Si on veut trouver un proche parent québécois à ce Continental, ce serait peut-être Sur la trace d’Igor Rizzi, qui avait révélé un autre jeune talent très prometteur en la personne de Noël Mitrani. Les deux films partagent un souci similaire d’épure, une approche minimaliste aux accents européens ainsi qu’une profonde mélancolie. Mais tandis que le film de Mitrani jongle avec les codes du film de genre, celui de Stéphane Lafleur est tout entier campé dans la banalité morose d’une réalité quotidienne d’où émane le terrible poids de la solitude et de l’ennui, thématiques centrales du film.

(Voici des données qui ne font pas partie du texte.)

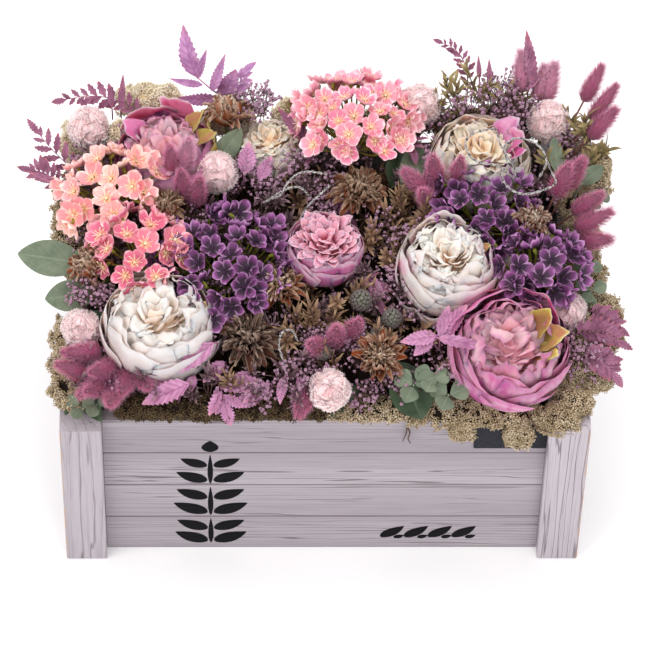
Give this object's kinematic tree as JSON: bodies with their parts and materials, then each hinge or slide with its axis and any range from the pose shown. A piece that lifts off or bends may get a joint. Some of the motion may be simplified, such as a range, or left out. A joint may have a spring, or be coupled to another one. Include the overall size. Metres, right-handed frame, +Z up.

Continental se construit en un enchaînement de vignettes réunissant quatre personnages principaux aux prises avec l’aliénation de leur vie sans éclat et avec les vicissitudes qu’ils traversent sur les plans professionnel et personnel. Lucette (Marie-Ginette Guay), une hygiéniste dentaire, vit difficilement la disparition soudaine de son mari. Louis (Réal Bossé) tente de devenir vendeur d’assurances et doit vivre dans un hôtel, éloigné de sa famille. Chantal (Fanny Malette), réceptionniste à ce même hôtel, est une jeune fille maladroite qui souffre de solitude chronique. Enfin, Marcel (Gilbert Sicotte) est aux prises avec un problème de dents qui le confronte à ses difficultés financières et à la vieillesse qui le gagne.

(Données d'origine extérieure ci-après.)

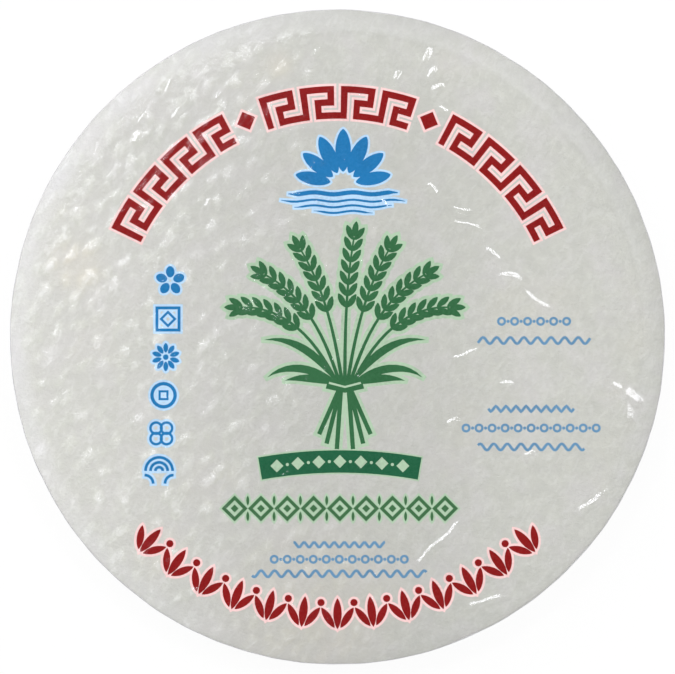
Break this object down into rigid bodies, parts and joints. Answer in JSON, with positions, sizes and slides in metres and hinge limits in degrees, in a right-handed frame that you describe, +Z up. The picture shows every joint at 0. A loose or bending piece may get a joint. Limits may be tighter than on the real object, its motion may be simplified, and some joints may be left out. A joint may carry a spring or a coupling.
{
  "type": "sealed pack of round rice paper wrappers",
  "caption": "Flat round stack of dried rice paper wrappers, sealed in clear shrunk film with a printed face, lying on its back.",
  "frame": {"origin": "centre of the underside, on the plane that the pack rests on", "axes": "+Z up out of the printed face, +Y to the top of the print, +X to its right"},
  "size_m": [0.2222, 0.222, 0.0223],
  "materials": {
    "clear_film": "gloss",
    "rice_paper": "satin",
    "red_print": "gloss",
    "green_print": "gloss",
    "blue_print": "gloss"
  },
  "bodies": {
    "root": {"wrapper_pack": "clear_film"}
  },
  "joints": []
}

Quatre individus ordinaires, petites gens malhabiles dans leur manière de communiquer et d’interagir avec les autres, souffrant des affres provoquées par la monotonie de leur existence, un peu pathétiques dans leurs gestes dérisoires et leurs paroles hésitantes, souvent seuls avec eux-mêmes. Leurs pas vont se croiser, par hasard, le temps d’un rapprochement magnifiquement symbolisé par le titre, et renvoyant à cette danse quétaine qui cristallise l’état de leurs aléas, parallèles et synchronisés dans leur petitesse et leur détresse, à proximité d’autrui mais confinés à leur solitude, dans un élan morne, témoin de leur lassitude et du fardeau de leur condition, et qui ne permet aucun véritable contact.

Mais le regard que porte le cinéaste sur ces quatre individus anonymes et modestes est dénué de toute forme de jugement et de cynisme. Il est tout au contraire imprégné d’une grande tendresse et d’un profond sens de la compassion. Et c’est là que se situe toute l’originalité de la démarche de Lafleur. Car si on décèle de nombreuses influences à l’oeuvre dans Continental, le film a le mérite de se distinguer de celles-ci au moyen d’un ton résolument personnel. Certes, l’approche formelle témoigne d’une sensibilité cinématographique davantage européenne que nord américaine. Lafleur a certainement fréquenté l’oeuvre d’Aki Kaurismaki, de Roy Andersson et d’Ulrich Seidl, pour ne nommer qu’eux, car le choix esthétique de longs plans fixes, des situations captant le malaise et l’inconfort, de la construction fragmentée en une série de tableaux composés avec un soin remarquable et du ton mâtiné d’absurde de l’ensemble renvoient à ces trois modèles, ainsi que plus largement à tout un pan du cinéma scandinave.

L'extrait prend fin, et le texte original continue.